Mary knew Jesus’ hour had come, she knew that death was closing in. She could have poured the fragrant oil on Jesus’ head, anointing him king of Israel, preparing him for a triumphal entry into the city, but she knew where he was going. And so she dropped on her knees and poured the precious balm on his feet, preparing his body for burial. “Leave her alone,” Jesus said to those who would have prevented her. “Leave her alone.” Mary knew what lay ahead for him, she knew that he would hold nothing back, and with lavish extravagance, pouring out her love and gratitude, she honored the man whose whole life was a revelation of the extravagant love of God.

Just a few days later, Jesus would spend the last evening with his disciples in the city. During supper, in a sequence of actions reminiscent of what Mary had done, Jesus would get up, take off his robe, tie a towel around himself, pour water into a basin, and begin to wash the disciples’ feet and wipe them with the towel.
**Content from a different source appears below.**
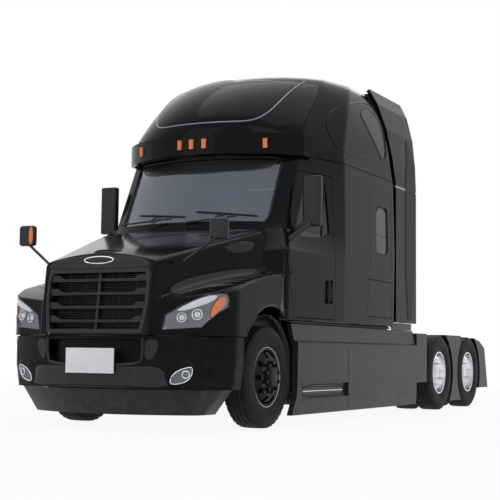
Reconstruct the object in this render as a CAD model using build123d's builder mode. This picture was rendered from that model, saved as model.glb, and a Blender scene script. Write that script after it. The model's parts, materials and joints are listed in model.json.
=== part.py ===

And he would say to them, “Do you know what I have done to you? I, your Lord and Teacher, have washed your feet. You also ought to wash one another’s feet. For I have set you an example, that you also should do as I have done to you. Just as I have loved you, you also should love one another.” Mary of Bethany lived that new commandment, even before it was given. Her house, just outside the city where deathly plans were being plotted, had become a house of prophetic action and instruction. The stench of death was still a vivid memory there, but what lingered, what infused every room and corner of the house was the sweet scent of love’s extravagance. On the day the kingdom of God has come in fullness, the scent that will fill all of creation is God’s love poured out freely as it has been since the beginning, and poured out again, finally poured out again, with fearless generosity, by the creatures made in the image and likeness of God.

“Just as I have loved you,” Jesus said, “you also should love one another.” I don’t know if Alice knows she’s doing the work of the kingdom. She’s finding joy and fulfilment in contributing to the daily feast of life. Smells like heaven.